**Task description**
Every line below is to be quoted exactly, with nothing added or dropped.
[start Data lines]
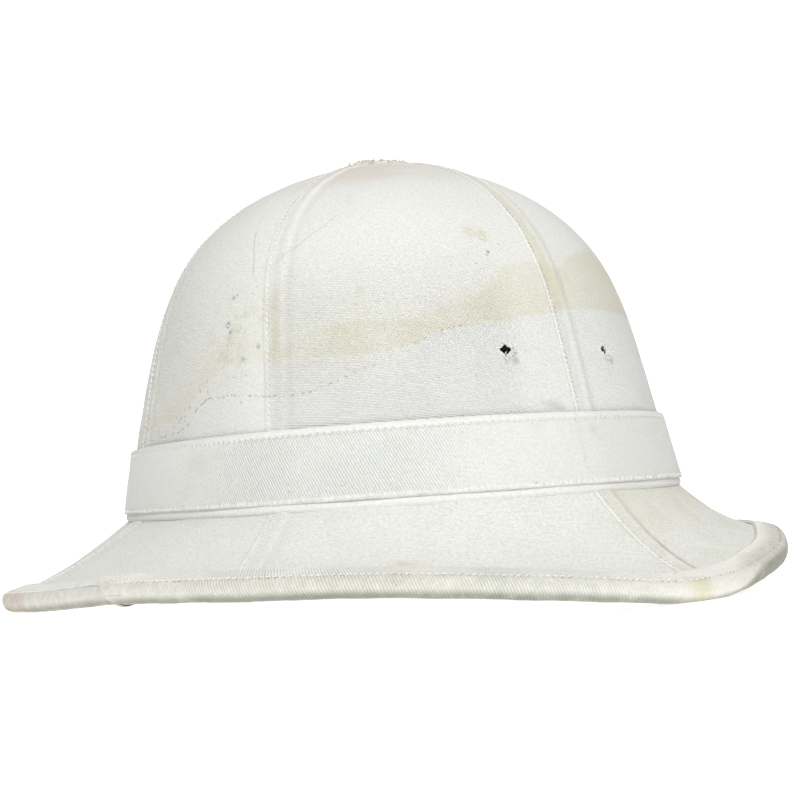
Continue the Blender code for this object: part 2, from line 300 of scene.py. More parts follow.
class HelmetColours(bpy.types.PropertyGroup):
    """Colours of the cloth, the thread, the dirt and the painted shade."""

    cloth: colour("Cloth", "Clean cloth of the crown and the brim", (0.84, 0.845, 0.81))
    band: colour("Band", "Twill of the hat band", (0.86, 0.87, 0.84))
    binding: colour("Binding", "Twill that binds the brim", (0.90, 0.895, 0.84))
    thread: colour("Thread", "Sewing thread", (0.85, 0.85, 0.82))
    soiled: colour("Soiled thread", "Sewing thread that has gone brown", (0.80, 0.78, 0.70))
    yellow: colour("Yellow stain", "Water stain on the crown", (0.66, 0.63, 0.45))
    brown: colour("Brown dirt", "Dirt along the seams", (0.30, 0.21, 0.12))
    # Grey for soil, also mixed in as painted shade
    grey: colour("Grey soil and shade", "General soiling and painted shade", (0.55, 0.54, 0.50))
    fray: colour("Frayed cloth", "Raw cloth round the vent", (0.82, 0.79, 0.72))
    lining: colour("Lining", "Plain lining inside and under the brim", (0.60, 0.60, 0.57))
    floor: colour("Floor", "Floor of the studio", (0.93, 0.93, 0.93))


# Surfaces


def wrapped(degrees):
    """An angle brought to between -180 and 180."""
    return (degrees + 180) % 360 - 180


def cubic(before, first, second, after, part):
    """Place on a smooth curve, at a part of the way from its first point to its second."""
    slope_in, slope_out = (second - before) / 2, (after - first) / 2
    bend = 3 * (second - first) - 2 * slope_in - slope_out
    twist = 2 * (first - second) + slope_in + slope_out
    return first + part * (slope_in + part * (bend + part * twist))


def oval(angle, squareness):
    """Neck oval in plan, round when its squareness is 2."""
    sine, cosine = np.sin(angle), np.cos(angle)
    power = 2 / squareness
    length = np.where(cosine > 0, NECK_FRONT, NECK_BACK)
    x = NECK_HALF_WIDTH * np.sign(sine) * np.abs(sine) ** power
    y = -length * np.sign(cosine) * np.abs(cosine) ** power
    return x, y


def closing(side, share):
    """Radius of the crown at a share of its height, as a share of its radius at the neck."""
    roundness, lateness, taper = CROWN_SIDES[side]
    return (1 - share ** lateness) ** (1 / roundness) * (1 - taper * share)


def crown_surface(degrees, share):
    """Outside of the crown's cloth, from the neck (0) to the vent's rim (1)."""
    angle, share = np.broadcast_arrays(np.radians(degrees), np.clip(share, 0, 1))
    squareness = NECK_SQUARENESS + (TOP_SQUARENESS - NECK_SQUARENESS) * share
    x, y = oval(angle, squareness)
    across = closing("flank", share)
    along = np.where(np.cos(angle) > 0, closing("front", share), closing("back", share))
    x = np.sin(angle) * VENT_RADIUS * (1 - across) + x * across
    y = -np.cos(angle) * VENT_RADIUS * (1 - along) + y * along + CROWN_LEAN * share
    z = CROWN_RISE * share - VENT_DIP * share ** VENT_DIP_SHARPNESS
    return np.stack((x, y + AXIS_Y, z + NECK_Z), -1)


def station(degrees, item):
    """Value of the brim's table at an angle, on a smooth curve through its stations."""
    place = np.abs(wrapped(degrees)) / STATION_STEP
    last = len(BRIM_STATIONS) - 1
    index = np.minimum(place.astype(int), last - 1)
    part = place - index

    def value(number):
        number = np.abs(number)
        return BRIM_STATIONS[np.where(number > last, 2 * last - number, number), item]

    return cubic(*(value(index + step) for step in (-1, 0, 1, 2)), part)


def brim_width(degrees):
    """Width of the brim from the neck to the cloth's rim."""
    return BRIM_WIDTH * station(np.asarray(degrees, float), 0)


def brim_surface(degrees, share):
    """Outside of the brim's cloth, from the neck (0) to the cloth's rim (1)."""
    degrees, share = np.broadcast_arrays(np.asarray(degrees, float), np.asarray(share, float))
    angle, step = np.radians(degrees), math.radians(0.05)
    x, y = oval(angle, NECK_SQUARENESS)
    ahead, behind = oval(angle + step, NECK_SQUARENESS), oval(angle - step, NECK_SQUARENESS)
    along_x, along_y = ahead[0] - behind[0], ahead[1] - behind[1]
    size = np.hypot(along_x, along_y)
    width = brim_width(degrees)
    rim_x, rim_y = x + along_y / size * width, y - along_x / size * width
    rim_z = BRIM_EDGE_RISE * station(degrees, 1) - BRIM_DROP
    sag_x, sag_y = (x + rim_x) / 2, (y + rim_y) / 2
    sag_z = rim_z / 2 - 2 * BRIM_SAG * station(degrees, 2)

    def bent(neck, sag, rim):
        return neck * (1 - share) ** 2 + 2 * sag * share * (1 - share) + rim * share ** 2

    return np.stack((
        bent(x, sag_x, rim_x),
        bent(y, sag_y, rim_y) + AXIS_Y,
        bent(0 * x, sag_z, rim_z) + NECK_Z,
    ), -1)


def unit(vectors):
    """Vectors brought to a length of one."""
    return vectors / np.maximum(np.linalg.norm(vectors, axis=-1, keepdims=True), 1e-12)


def frame_on(surface, degrees, share):
    """Points of a surface with their directions round the hat, up the hat and out of the cloth."""
    degrees, share = np.broadcast_arrays(np.asarray(degrees, float), np.asarray(share, float))
    low, high = np.clip(share - 5e-4, 0, 1), np.clip(share + 5e-4, 0, 1)
    around = unit(surface(degrees + 0.05, share) - surface(degrees - 0.05, share))
    upward = unit(surface(degrees, high) - surface(degrees, low))
    if surface is brim_surface:
        upward = -upward
    return surface(degrees, share), around, upward, unit(np.cross(around, upward))


def bulge(values, middle, reach):
    """1 at a value, falling off smoothly on both sides of it."""
    return np.exp(-((values - middle) / reach) ** 2)


def uneven(points, seed, shortest, longest, count=14):
    """Smooth, seeded noise between about -1 and 1 at points in space."""
    draws = np.random.default_rng(seed)
    total = np.zeros(points.shape[:-1])
    for _ in range(count):
        direction = unit(draws.normal(size=3))
        length = draws.uniform(shortest, longest)
        total += np.sin(points @ direction * (2 * math.pi / length) + draws.uniform(0, 6.28))
    return total / math.sqrt(count)


def smooth_profile(points, spacing):
    """A curve through given points, resampled so that no step is longer than the spacing."""
    knots = np.array(points, float)
    padded = np.vstack((2 * knots[0] - knots[1], knots, 2 * knots[-1] - knots[-2]))
    made = []
    for number in range(len(knots) - 1):
        steps = max(1, math.ceil(np.linalg.norm(knots[number + 1] - knots[number]) / spacing))
        made += [cubic(*padded[number:number + 4], step / steps) for step in range(steps)]
    return np.array(made + [knots[-1]])


def even_shares(surface, degrees, spacing, low=0.0, high=1.0):
    """Shares that step evenly along the cloth at one angle."""
    fine = low + (high - low) * np.sin(np.linspace(0, math.pi / 2, 3000))
    length = length_along(surface(np.full_like(fine, degrees), fine))
    count = math.ceil(length[-1] / spacing)
    return np.interp(np.linspace(0, length[-1], count + 1), length, fine)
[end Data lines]
**Answer in full**
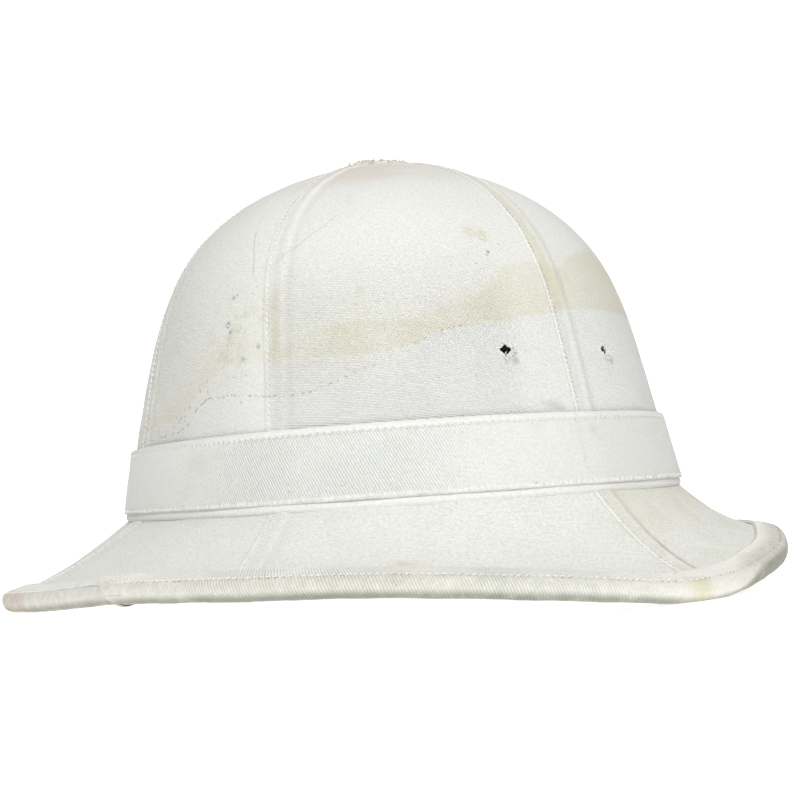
Continue the Blender code for this object: part 2, from line 300 of scene.py. More parts follow.
class HelmetColours(bpy.types.PropertyGroup):
    """Colours of the cloth, the thread, the dirt and the painted shade."""

    cloth: colour("Cloth", "Clean cloth of the crown and the brim", (0.84, 0.845, 0.81))
    band: colour("Band", "Twill of the hat band", (0.86, 0.87, 0.84))
    binding: colour("Binding", "Twill that binds the brim", (0.90, 0.895, 0.84))
    thread: colour("Thread", "Sewing thread", (0.85, 0.85, 0.82))
    soiled: colour("Soiled thread", "Sewing thread that has gone brown", (0.80, 0.78, 0.70))
    yellow: colour("Yellow stain", "Water stain on the crown", (0.66, 0.63, 0.45))
    brown: colour("Brown dirt", "Dirt along the seams", (0.30, 0.21, 0.12))
    # Grey for soil, also mixed in as painted shade
    grey: colour("Grey soil and shade", "General soiling and painted shade", (0.55, 0.54, 0.50))
    fray: colour("Frayed cloth", "Raw cloth round the vent", (0.82, 0.79, 0.72))
    lining: colour("Lining", "Plain lining inside and under the brim", (0.60, 0.60, 0.57))
    floor: colour("Floor", "Floor of the studio", (0.93, 0.93, 0.93))


# Surfaces


def wrapped(degrees):
    """An angle brought to between -180 and 180."""
    return (degrees + 180) % 360 - 180


def cubic(before, first, second, after, part):
    """Place on a smooth curve, at a part of the way from its first point to its second."""
    slope_in, slope_out = (second - before) / 2, (after - first) / 2
    bend = 3 * (second - first) - 2 * slope_in - slope_out
    twist = 2 * (first - second) + slope_in + slope_out
    return first + part * (slope_in + part * (bend + part * twist))


def oval(angle, squareness):
    """Neck oval in plan, round when its squareness is 2."""
    sine, cosine = np.sin(angle), np.cos(angle)
    power = 2 / squareness
    length = np.where(cosine > 0, NECK_FRONT, NECK_BACK)
    x = NECK_HALF_WIDTH * np.sign(sine) * np.abs(sine) ** power
    y = -length * np.sign(cosine) * np.abs(cosine) ** power
    return x, y


def closing(side, share):
    """Radius of the crown at a share of its height, as a share of its radius at the neck."""
    roundness, lateness, taper = CROWN_SIDES[side]
    return (1 - share ** lateness) ** (1 / roundness) * (1 - taper * share)


def crown_surface(degrees, share):
    """Outside of the crown's cloth, from the neck (0) to the vent's rim (1)."""
    angle, share = np.broadcast_arrays(np.radians(degrees), np.clip(share, 0, 1))
    squareness = NECK_SQUARENESS + (TOP_SQUARENESS - NECK_SQUARENESS) * share
    x, y = oval(angle, squareness)
    across = closing("flank", share)
    along = np.where(np.cos(angle) > 0, closing("front", share), closing("back", share))
    x = np.sin(angle) * VENT_RADIUS * (1 - across) + x * across
    y = -np.cos(angle) * VENT_RADIUS * (1 - along) + y * along + CROWN_LEAN * share
    z = CROWN_RISE * share - VENT_DIP * share ** VENT_DIP_SHARPNESS
    return np.stack((x, y + AXIS_Y, z + NECK_Z), -1)


def station(degrees, item):
    """Value of the brim's table at an angle, on a smooth curve through its stations."""
    place = np.abs(wrapped(degrees)) / STATION_STEP
    last = len(BRIM_STATIONS) - 1
    index = np.minimum(place.astype(int), last - 1)
    part = place - index

    def value(number):
        number = np.abs(number)
        return BRIM_STATIONS[np.where(number > last, 2 * last - number, number), item]

    return cubic(*(value(index + step) for step in (-1, 0, 1, 2)), part)


def brim_width(degrees):
    """Width of the brim from the neck to the cloth's rim."""
    return BRIM_WIDTH * station(np.asarray(degrees, float), 0)


def brim_surface(degrees, share):
    """Outside of the brim's cloth, from the neck (0) to the cloth's rim (1)."""
    degrees, share = np.broadcast_arrays(np.asarray(degrees, float), np.asarray(share, float))
    angle, step = np.radians(degrees), math.radians(0.05)
    x, y = oval(angle, NECK_SQUARENESS)
    ahead, behind = oval(angle + step, NECK_SQUARENESS), oval(angle - step, NECK_SQUARENESS)
    along_x, along_y = ahead[0] - behind[0], ahead[1] - behind[1]
    size = np.hypot(along_x, along_y)
    width = brim_width(degrees)
    rim_x, rim_y = x + along_y / size * width, y - along_x / size * width
    rim_z = BRIM_EDGE_RISE * station(degrees, 1) - BRIM_DROP
    sag_x, sag_y = (x + rim_x) / 2, (y + rim_y) / 2
    sag_z = rim_z / 2 - 2 * BRIM_SAG * station(degrees, 2)

    def bent(neck, sag, rim):
        return neck * (1 - share) ** 2 + 2 * sag * share * (1 - share) + rim * share ** 2

    return np.stack((
        bent(x, sag_x, rim_x),
        bent(y, sag_y, rim_y) + AXIS_Y,
        bent(0 * x, sag_z, rim_z) + NECK_Z,
    ), -1)


def unit(vectors):
    """Vectors brought to a length of one."""
    return vectors / np.maximum(np.linalg.norm(vectors, axis=-1, keepdims=True), 1e-12)


def frame_on(surface, degrees, share):
    """Points of a surface with their directions round the hat, up the hat and out of the cloth."""
    degrees, share = np.broadcast_arrays(np.asarray(degrees, float), np.asarray(share, float))
    low, high = np.clip(share - 5e-4, 0, 1), np.clip(share + 5e-4, 0, 1)
    around = unit(surface(degrees + 0.05, share) - surface(degrees - 0.05, share))
    upward = unit(surface(degrees, high) - surface(degrees, low))
    if surface is brim_surface:
        upward = -upward
    return surface(degrees, share), around, upward, unit(np.cross(around, upward))


def bulge(values, middle, reach):
    """1 at a value, falling off smoothly on both sides of it."""
    return np.exp(-((values - middle) / reach) ** 2)


def uneven(points, seed, shortest, longest, count=14):
    """Smooth, seeded noise between about -1 and 1 at points in space."""
    draws = np.random.default_rng(seed)
    total = np.zeros(points.shape[:-1])
    for _ in range(count):
        direction = unit(draws.normal(size=3))
        length = draws.uniform(shortest, longest)
        total += np.sin(points @ direction * (2 * math.pi / length) + draws.uniform(0, 6.28))
    return total / math.sqrt(count)


def smooth_profile(points, spacing):
    """A curve through given points, resampled so that no step is longer than the spacing."""
    knots = np.array(points, float)
    padded = np.vstack((2 * knots[0] - knots[1], knots, 2 * knots[-1] - knots[-2]))
    made = []
    for number in range(len(knots) - 1):
        steps = max(1, math.ceil(np.linalg.norm(knots[number + 1] - knots[number]) / spacing))
        made += [cubic(*padded[number:number + 4], step / steps) for step in range(steps)]
    return np.array(made + [knots[-1]])


def even_shares(surface, degrees, spacing, low=0.0, high=1.0):
    """Shares that step evenly along the cloth at one angle."""
    fine = low + (high - low) * np.sin(np.linspace(0, math.pi / 2, 3000))
    length = length_along(surface(np.full_like(fine, degrees), fine))
    count = math.ceil(length[-1] / spacing)
    return np.interp(np.linspace(0, length[-1], count + 1), length, fine)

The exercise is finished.